Testifying before the US-China Economic and Security Review Commission in February 2021, he said they are driven by “interpersonal animosity, principled disagreement or bureaucratic inertia.”
Taiwan’s Defense Reforms To Tackle China
Taiwan too has its political exigencies. For one, eye-grabbing and menacing-looking F-16 jets, or M-109 Paladin Self-Propelled Howitzers (SPH) serve as a more reliable symbol of security before citizens, unlike low-key platforms like naval attack crafts or drones.
Undertaking the kind of massive defense reforms to implement the ODC might also put the ruling Democratic People’s Party (DPP) on a warpath with its rival Kuomintang (KMT), which has often favored reconciling and reuniting with China.
Moreover, pushing for the ODC implies telling the Taiwanese people to live under a constant threat of an invasion, jeopardizing the ruling dispensation’s political fortunes.
As for the USS Independence, it was quietly decommissioned in July 2021, while the other LCS boat, the lead-class USS Freedom was decommissioned on September 29 of the same year.

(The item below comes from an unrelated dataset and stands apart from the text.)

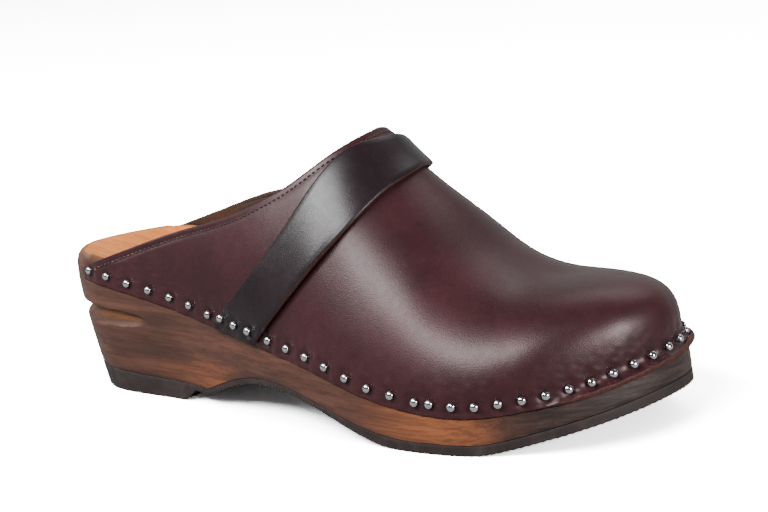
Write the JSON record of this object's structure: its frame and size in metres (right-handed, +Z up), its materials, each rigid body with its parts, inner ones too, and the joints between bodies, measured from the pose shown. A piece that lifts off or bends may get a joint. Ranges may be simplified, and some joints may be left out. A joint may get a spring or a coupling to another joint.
{
  "type": "clog (closed-toe, open-back wooden shoe)",
  "caption": "Right-foot wooden clog: carved heeled wooden sole with rubber outsole, nailed leather upper with a closed toe and open back, and a strap across the instep.",
  "frame": {"origin": "on the ground under the middle of the shoe's bounding box", "axes": "+X from heel to toe, +Y to the inner side of the foot, +Z up"},
  "size_m": [0.2584, 0.0997, 0.1021],
  "materials": {
    "stained_wood": "brown stained alder or lime wood, satin, with a natural light footbed",
    "outsole_rubber": "matt dark rubber sheet",
    "upper_leather": "smooth semi-gloss dark oxblood leather",
    "strap_leather": "smooth glossier near-black brown leather",
    "lining_leather": "matt dark brown leather strip",
    "stitching_thread": "waxed thread",
    "polished_steel": "bright domed nail heads"
  },
  "bodies": {
    "root": {"wooden_sole": "stained_wood", "rubber_outsole": "outsole_rubber", "leather_upper": "upper_leather", "instep_strap": "strap_leather", "topline_lining": "lining_leather", "topline_thread": "stitching_thread", "nail_01": "polished_steel", "nail_02": "polished_steel", "nail_03": "polished_steel", "nail_04": "polished_steel", "nail_05": "polished_steel", "nail_06": "polished_steel", "nail_07": "polished_steel", "nail_08": "polished_steel", "nail_09": "polished_steel", "nail_10": "polished_steel", "nail_11": "polished_steel", "nail_12": "polished_steel", "nail_13": "polished_steel", "nail_14": "polished_steel", "nail_15": "polished_steel", "nail_16": "polished_steel", "nail_17": "polished_steel", "nail_18": "polished_steel", "nail_19": "polished_steel", "nail_20": "polished_steel", "nail_21": "polished_steel", "nail_22": "polished_steel", "nail_23": "polished_steel", "nail_24": "polished_steel", "nail_25": "polished_steel", "nail_26": "polished_steel", "nail_27": "polished_steel", "nail_28": "polished_steel", "nail_29": "polished_steel", "nail_30": "polished_steel", "nail_31": "polished_steel", "nail_32": "polished_steel", "nail_33": "polished_steel", "nail_34": "polished_steel", "nail_35": "polished_steel", "nail_36": "polished_steel", "nail_37": "polished_steel", "nail_38": "polished_steel", "nail_39": "polished_steel", "nail_40": "polished_steel", "nail_41": "polished_steel", "nail_42": "polished_steel", "nail_43": "polished_steel", "nail_44": "polished_steel", "nail_45": "polished_steel", "nail_46": "polished_steel", "nail_47": "polished_steel", "nail_48": "polished_steel", "nail_49": "polished_steel", "nail_50": "polished_steel", "nail_51": "polished_steel", "nail_52": "polished_steel", "nail_53": "polished_steel", "nail_54": "polished_steel"}
  },
  "joints": []
}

Independence’s sister trimaran-hull ship Coronado and other Freedom-class vessels, including the Fort Worth, Detroit, and Little Rock are being pushed by the US Navy to be retired in its 2022 budget – after joining service as recently as 2014, 2012, 2016, and 2017 respectively.
The USS Zumwalt and the F-35 are legendary in their fall from grace before the US military – the ultra-sophistication and resultant astronomical price tags and cost overruns rather became an impediment in conventional warfare.
US military leaders rather admit their handicap before the Anti-Access/Area Denial (A2/AD) weapons fielded by Russia and China.
That Taiwan announced its interest in the Independence just days before six US lawmakers visited the country on April 15 only bares the political economy of free-market capitalism, which rather erodes military capability. The war in Ukraine has upturned every conventional military and strategic wisdom.
Those unwilling to draw the technological, political, and economic lessons while continuing down the beaten path are in for a rude shock.